Nevertheless, Disraeli’s Jewish origins were for him a matter of great personal pride throughout his career. They even became an aggressive defense mechanism against the ant-Semitism he endured. In a debate on Jewish emancipation in the House of Commons, Disraeli exclaimed: “Where is your Christianity if you do not believe in their Judaism.”
Hurd and Young point out that Disraeli supported Jewish emancipation in opposition to many in his own Party and it was Lord Derby’s minority Conservative Government with Disraeli at its heart as Chancellor of the Exchequer that passed the Jews Relief Act in 1858 which ended the exclusion of Jews becoming Members of Parliament, allowing Lionel De Rothschild to take up his seat in the House of Commons at his 11th attempt in 1858. And, as is so befitting of an individual with the name Disraeli, he was a Zionist even before the term was coined. In his diaries Edward Stanley,15th Earl of Derby recorded a detailed discussion he had in 1851 with Disraeli in which Disraeli expounded on the advantages of creating a Jewish homeland in Palestine by buying up land from Turkey. Money would be forthcoming from the Rothschild family and other leading Hebrew capitalists. According to Stanley, Disraeli concluded that a “man who could carry this out would truly be hailed as the next Messiah,” but contrary, to the accusations made by his arch rival Gladstone. Disraeli was no ‘crypto Jew’ and took Anglican Communion regularly throughout his life.
Disraeli, as leader of the Conservative Party, was just slightly more successful electorally than Shimon Peres; winning only one out of three elections he contested as leader. Nevertheless, as Chancellor of the Exchequer he was a prime mover of the Reform Act of 1867 which saw the British electorate doubled from 1.3 million to 2.5 million. Furthermore, the government he led from 1874 to 1880 introduced such important legislation as giving powers to local authorities to replace slums with adequate housing and to maintain sewers and ensure a fresh supply of water. Street lighting and rubbish collections were also introduced, an Education Act and two Factory Acts which began to improve working conditions and which according to Lord Blake makes the measures passed by the Disraeli government as constituting the biggest installment of social reform passed by any government in the 19th century. Disraeli was able to exclaim that the legislation “will retain for the Conservatives the lasting affection of the working classes.”

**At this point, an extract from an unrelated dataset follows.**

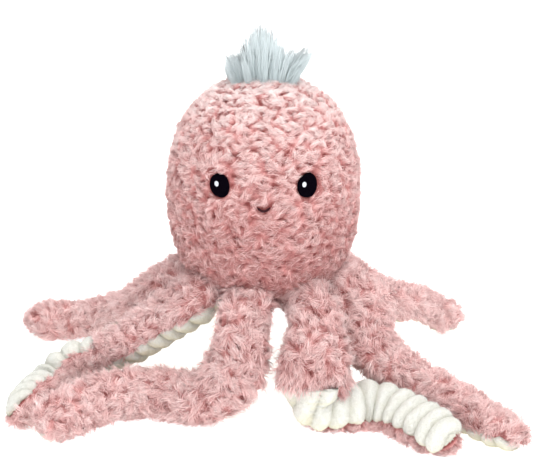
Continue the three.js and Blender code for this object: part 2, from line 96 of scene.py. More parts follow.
# Each arm: seat round the head, path rows of its upper and lower half, and the way its fur faces in each.
# A row is a place from the root, over the reach, and a height, over the root's. The front, side and back
# arms' rows lie a few millimetres off the solids' own, closer to the photograph.
ARMS = {
    "front_left": (-0.5,
        [(-0.025, -0.06, 0.92), (-0.035, -0.095, 0.72), (-0.05, -0.1, 0.52), (-0.09, -0.1, 0.36)],
        [(-0.175, -0.09, 0.23), (-0.29, -0.035, 0), (-0.43, 0, 0),
         (-0.58, -0.065, 0), (-0.69, -0.185, 0), (-0.745, -0.28, 0)],
        [(-0.1, -0.6, 1), (0, -1, 0.5), (0, -1, 0.3)],
        [(0, -1, 0.3), (0, -1, 0.5), (0.3, -0.8, 0.8)]),
    "front_right": (0.5,
        [(0.04, -0.09, 0.9), (0.05, -0.14, 0.72), (0.042, -0.165, 0.53), (0.04, -0.175, 0.4)],
        [(0.058, -0.175, 0.23), (0.14, -0.165, 0), (0.25, -0.135, 0),
         (0.35, -0.18, 0), (0.45, -0.31, 0), (0.525, -0.42, 0)],
        [(0.2, -0.6, 1), (0.1, -1, 0.4), (0, -1, 0.1)],
        [(0.6, 0.9, -0.2), (0, 0.75, -0.85), (0.4, 0.5, -0.85)]),
    "side_left": (-1.5,
        [(-0.055, -0.02, 0.91), (-0.145, 0, 0.76), (-0.225, 0.02, 0.62),
         (-0.315, 0.05, 0.47), (-0.415, 0.08, 0.34)],
        [(-0.53, 0.08, 0.27), (-0.62, 0.01, 0), (-0.665, -0.13, 0), (-0.678, -0.265, 0)],
        [(-0.6, 0, 1), (-0.2, 0.2, 1), (0, 0, 1)],
        [(0.1, -0.4, -1), (0.4, -0.2, -0.9), (0.8, -0.1, -0.6)]),
    "side_right": (1.5,
        [(0.08, -0.05, 0.86), (0.16, -0.135, 0.52), (0.268, -0.15, 0.3)],
        [(0.38, -0.18, 0.18), (0.485, -0.285, 0), (0.57, -0.42, 0), (0.67, -0.54, 0)],
        [(0.3, -0.4, 1), (0, -0.6, 1), (0.1, -0.4, 1)],
        [(0.1, -0.4, 1), (0.2, -0.2, 1), (0.4, 0.5, 1)]),
    "back_left": (-2.5,
        [(-0.105, 0.065, 0.84), (-0.215, 0.215, 0.58), (-0.305, 0.355, 0.38)],
        [(-0.4, 0.445, 0.26), (-0.51, 0.485, 0), (-0.635, 0.47, 0), (-0.74, 0.445, 0)],
        [(-0.6, 0.4, 1), (-0.3, 0.1, 1), (0, -0.3, 1)],
        [(0, -0.3, 1), (0, -0.6, 1), (0, -0.8, 1)]),
    "back_right": (2.5,
        [(0.1, 0.045, 0.84), (0.22, 0.11, 0.61), (0.335, 0.23, 0.45)],
        [(0.42, 0.35, 0.35), (0.5, 0.42, 0.22), (0.565, 0.435, 0.04), (0.62, 0.405, 0)],
        [(0.6, 0.2, 1), (0.2, -0.3, 1), (0, -0.7, 1)],
        [(0, -0.7, 1), (0, -0.8, 1), (0.1, -0.8, 1)]),
    "rear_left": (-3.5,
        [(-0.02, 0.095, 0.89), (-0.02, 0.215, 0.65), (-0.04, 0.355, 0.41)],
        [(-0.11, 0.485, 0.24), (-0.23, 0.555, 0), (-0.36, 0.575, 0), (-0.46, 0.56, 0)],
        [(-0.3, 0.6, 1), (0, 0.6, 1), (0, 0.3, 1)],
        [(0, 0.3, 1), (-0.1, 0, 1), (0, 0.3, 1)]),
    "rear_right": (3.5,
        [(0.045, 0.08, 0.89), (0.095, 0.195, 0.65), (0.155, 0.325, 0.41)],
        [(0.235, 0.445, 0.24), (0.345, 0.505, 0), (0.46, 0.525, 0), (0.55, 0.535, 0)],
        [(0.2, 0.6, 1), (0.2, 0.6, 1), (0, 0.3, 1)],
        [(0, 0.3, 1), (0, 0, 1), (-0.1, 0.3, 1)]),
}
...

The book has wonderful anecdotes especially to do with Disraeli’s colourful private life. At the age of 36 he owed in today’s terms 2 million pounds and he had to become an MP, as this would give him immunity from arrest. Disraeli also courted older women and indeed married Mary Ann Lewis, the widow of a Tory MP, who was, 12 years his senior. He married her for money to help him pay off his debts. “I may commit many follies in life, but I never intend to marry for love which I am sure is a guarantee of infidelity.” He later recanted and admitted that he had fallen in love with Mary Ann and had he married her again it would have been for love. There is also the story of Mrs. Williams a widower who left Disraeli a fortune on her death provided she be allowed to be buried next to him. Indeed, she can be found buried next to Disraeli in the churchyard on his country estate, Hughenden Manor.
Disraeli’s lasting legacy is the power of his word that even 133 years after his death British politicians like to quote him or misquote him. As one contemporary observed: “I never listened to a speech of yours without thinking, this word, this sentence will be remembered a hundred years hence.” He made politics interesting, colourful and engaging and that is why Disraeli is one of those few British politicians whose life story has been chronicled by Hollywood.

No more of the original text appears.